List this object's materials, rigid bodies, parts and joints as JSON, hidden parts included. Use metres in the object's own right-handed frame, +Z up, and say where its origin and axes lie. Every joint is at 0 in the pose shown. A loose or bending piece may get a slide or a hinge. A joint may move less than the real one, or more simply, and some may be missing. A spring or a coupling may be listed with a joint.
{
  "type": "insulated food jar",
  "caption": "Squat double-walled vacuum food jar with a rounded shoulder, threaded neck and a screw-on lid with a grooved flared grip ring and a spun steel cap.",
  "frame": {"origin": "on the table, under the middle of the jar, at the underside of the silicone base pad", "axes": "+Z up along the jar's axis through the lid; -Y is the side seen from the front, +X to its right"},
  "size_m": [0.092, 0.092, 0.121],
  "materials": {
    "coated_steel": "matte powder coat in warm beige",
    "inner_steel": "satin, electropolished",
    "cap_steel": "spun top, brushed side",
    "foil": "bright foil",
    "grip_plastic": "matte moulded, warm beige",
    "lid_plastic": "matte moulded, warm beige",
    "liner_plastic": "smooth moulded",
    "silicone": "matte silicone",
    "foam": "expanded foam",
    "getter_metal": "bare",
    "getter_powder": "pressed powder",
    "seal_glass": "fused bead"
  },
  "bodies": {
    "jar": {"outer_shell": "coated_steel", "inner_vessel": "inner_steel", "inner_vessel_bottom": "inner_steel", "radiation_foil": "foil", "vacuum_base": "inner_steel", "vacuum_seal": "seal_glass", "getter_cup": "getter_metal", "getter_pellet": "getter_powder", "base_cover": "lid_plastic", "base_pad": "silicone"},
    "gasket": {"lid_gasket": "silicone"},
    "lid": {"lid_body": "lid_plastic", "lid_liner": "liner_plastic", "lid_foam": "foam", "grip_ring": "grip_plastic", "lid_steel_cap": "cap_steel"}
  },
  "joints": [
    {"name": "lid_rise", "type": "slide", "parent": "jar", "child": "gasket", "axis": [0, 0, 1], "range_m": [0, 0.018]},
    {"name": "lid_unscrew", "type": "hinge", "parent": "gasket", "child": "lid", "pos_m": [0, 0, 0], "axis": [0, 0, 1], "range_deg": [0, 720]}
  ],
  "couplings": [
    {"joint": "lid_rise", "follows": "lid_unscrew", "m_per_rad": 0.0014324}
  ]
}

* OBJECTIVE *
Write out every line of the data that holds the word "axes".

* FINISHED ANSWER *
List this object's materials, rigid bodies, parts and joints as JSON, hidden parts included. Use metres in the object's own right-handed frame, +Z up, and say where its origin and axes lie. Every joint is at 0 in the pose shown. A loose or bending piece may get a slide or a hinge. A joint may move less than the real one, or more simply, and some may be missing. A spring or a coupling may be listed with a joint.
  "frame": {"origin": "on the table, under the middle of the jar, at the underside of the silicone base pad", "axes": "+Z up along the jar's axis through the lid; -Y is the side seen from the front, +X to its right"},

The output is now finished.